This article explains why problem solving matters and presents the most effective strategies that students and exam-toppers use to master physics.

Why Problem Solving Is the Foundation of Physics Learning

Physics is fundamentally about understanding how the world works, motion, forces, energy, fields, waves, matter, light, and space-time. These ideas become meaningful only when you apply them to real situations.

Problem solving strengthens physics learning in three major ways:

It Builds Real Understanding

When you solve a problem, you’re not just applying a formula. You’re:

  • Identifying concepts
  • Analyzing conditions
  • Comparing possibilities
  • Making assumptions
  • Checking consistency

This active thinking develops genuine comprehension, the kind that lasts.

It Helps You Start Problems Confidently

Many students freeze at the first line of a question because they don’t know how to begin. With strong problem-solving habits, your brain naturally knows how to:

  • Visualize
  • Break down
  • And translate situations into equations

You never feel “lost”.

It Helps You Check Your Own Work

Good problem solvers don’t wait for someone else to tell them if they’re right. They automatically check:

  • Units
  • Limiting cases
  • Magnitudes

These habits catch mistakes early and improve accuracy.
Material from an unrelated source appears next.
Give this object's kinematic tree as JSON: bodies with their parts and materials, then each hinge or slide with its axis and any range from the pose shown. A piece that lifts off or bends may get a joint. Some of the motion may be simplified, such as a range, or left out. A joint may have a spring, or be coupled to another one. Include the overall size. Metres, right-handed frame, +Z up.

It Turns Mistakes Into Learning Opportunities

When you get a problem wrong, you gain insight:

  • Why the misconception occurred
  • What assumption was flawed
  • What approach works better

Every wrong attempt becomes part of your intuition.
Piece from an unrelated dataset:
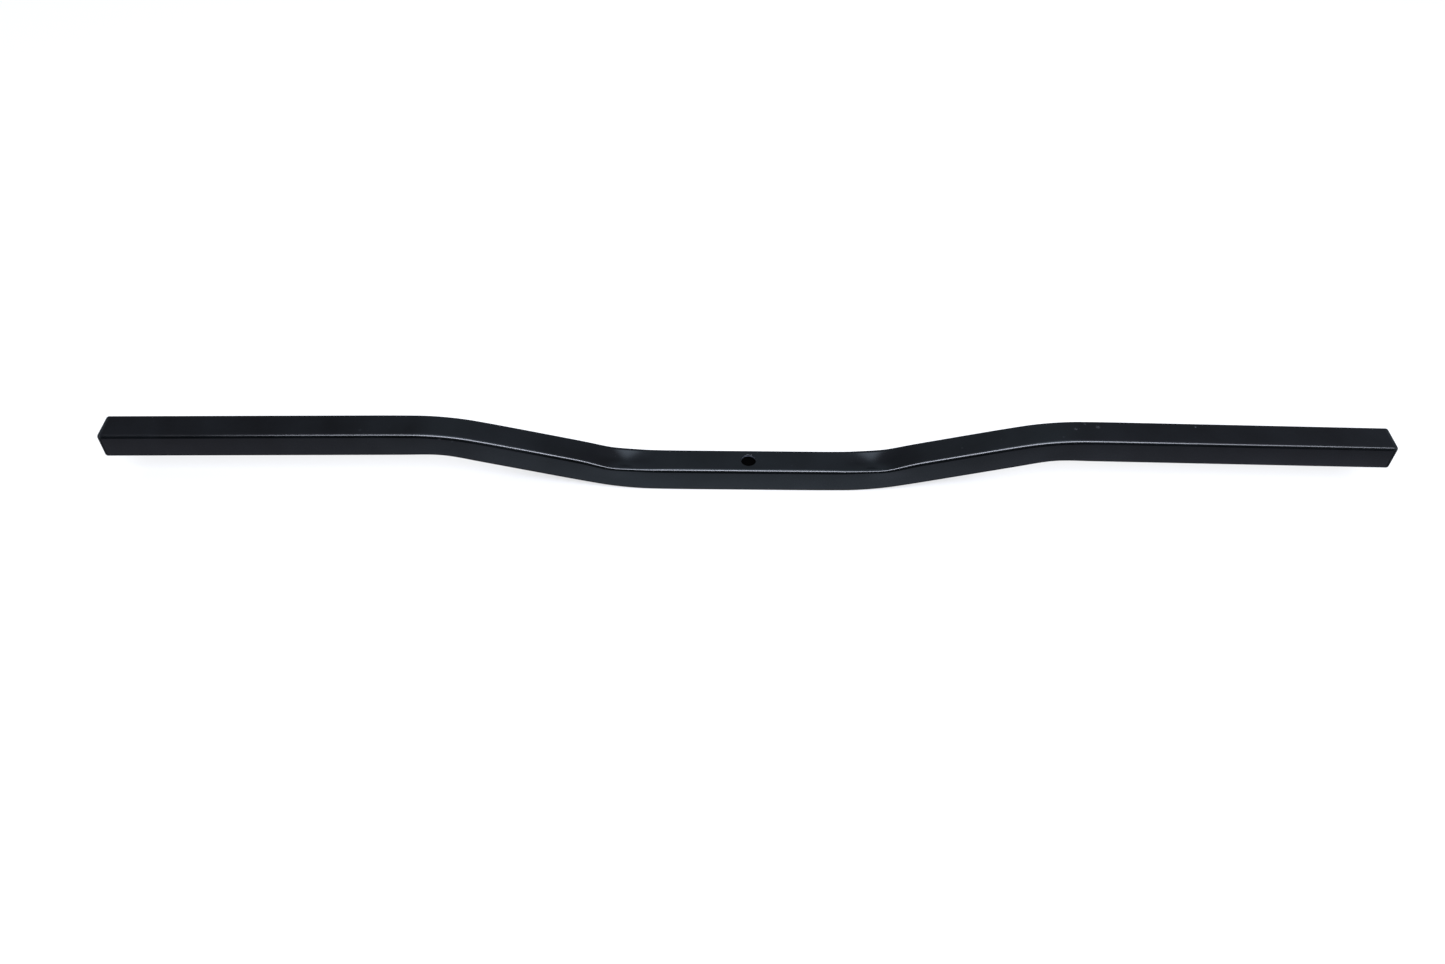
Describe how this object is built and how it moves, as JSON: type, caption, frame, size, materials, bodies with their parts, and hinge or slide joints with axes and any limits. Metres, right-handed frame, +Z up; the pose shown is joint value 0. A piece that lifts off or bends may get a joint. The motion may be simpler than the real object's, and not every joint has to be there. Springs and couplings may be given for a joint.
{
  "type": "bed cargo bar",
  "caption": "Bent square-tube steel bar that spans a cargo bed: a low level middle with one bolt hole, two sloped sections and two long straight arms with plugged ends.",
  "frame": {"origin": "under the bolt hole, on the underside of the level middle section, which the bar stands on", "axes": "+X along the bar, +Y across it, +Z up along the bolt hole, towards the side that the arms rise to"},
  "size_m": [1.3558, 0.0318, 0.0817],
  "materials": {
    "tube_coat": "semi-gloss black powder coat with a fine orange peel",
    "plug_plastic": "fine-grained moulded black plastic"
  },
  "bodies": {
    "root": {"bar_tube": "tube_coat", "end_plug_left": "plug_plastic", "end_plug_right": "plug_plastic"}
  },
  "joints": []
}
Read Also: NEET UG 2026 Physics Formula Sheet: 150 Most Repeated Formulas From 10 Years PYQs

Strategies for Solving Physics Problems Effectively

Great physics students don’t rely on “formula memory”. They rely on good habits. Here are the most useful strategies used by top performers and recommended in advanced physics texts.
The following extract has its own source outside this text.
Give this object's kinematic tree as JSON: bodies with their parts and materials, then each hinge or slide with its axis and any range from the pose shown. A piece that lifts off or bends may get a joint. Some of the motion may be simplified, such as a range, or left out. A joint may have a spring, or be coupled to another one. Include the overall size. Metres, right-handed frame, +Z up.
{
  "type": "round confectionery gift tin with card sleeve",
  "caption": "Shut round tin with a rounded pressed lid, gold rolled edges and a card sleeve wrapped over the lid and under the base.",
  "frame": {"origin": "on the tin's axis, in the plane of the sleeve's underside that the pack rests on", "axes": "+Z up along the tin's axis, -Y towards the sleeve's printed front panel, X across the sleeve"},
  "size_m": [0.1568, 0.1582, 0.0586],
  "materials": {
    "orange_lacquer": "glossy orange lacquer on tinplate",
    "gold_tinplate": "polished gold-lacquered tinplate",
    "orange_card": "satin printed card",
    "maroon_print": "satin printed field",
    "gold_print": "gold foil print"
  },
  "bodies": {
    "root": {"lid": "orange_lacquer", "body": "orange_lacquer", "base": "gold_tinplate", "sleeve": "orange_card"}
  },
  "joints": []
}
Draw a Diagram: Your Most Powerful Starting Point

In physics, a diagram is not optional, it’s a thinking tool.

Whenever a problem involves motion, forces, angles, collisions, fields, or geometry, draw a clear picture:

  • Sketch the situation
  • Mark all forces
  • Show directions with arrows
  • Label distances, angles, and variables

This single step makes problems dramatically easier. In topics like:

  • Free-body diagrams
  • Projectile motion
  • Rotational mechanics
  • Relativity diagrams
  • Wave interference

A good sketch can turn a scary problem into a simple one.

A diagram helps you:

  • Visualize the system
  • Identify missing information
  • Avoid sign mistakes
  • Detect symmetry
  • Choose the right laws or equations

Write Down What You Know and What You Need to Find

Before diving into algebra, summarize the problem:

Knowns

  • Given values
  • Assumptions
  • Physical conditions (like frictionless surface, constant speed, ideal spring)

Unknowns

  • What exactly you must calculate

This instantly clarifies the structure of the problem.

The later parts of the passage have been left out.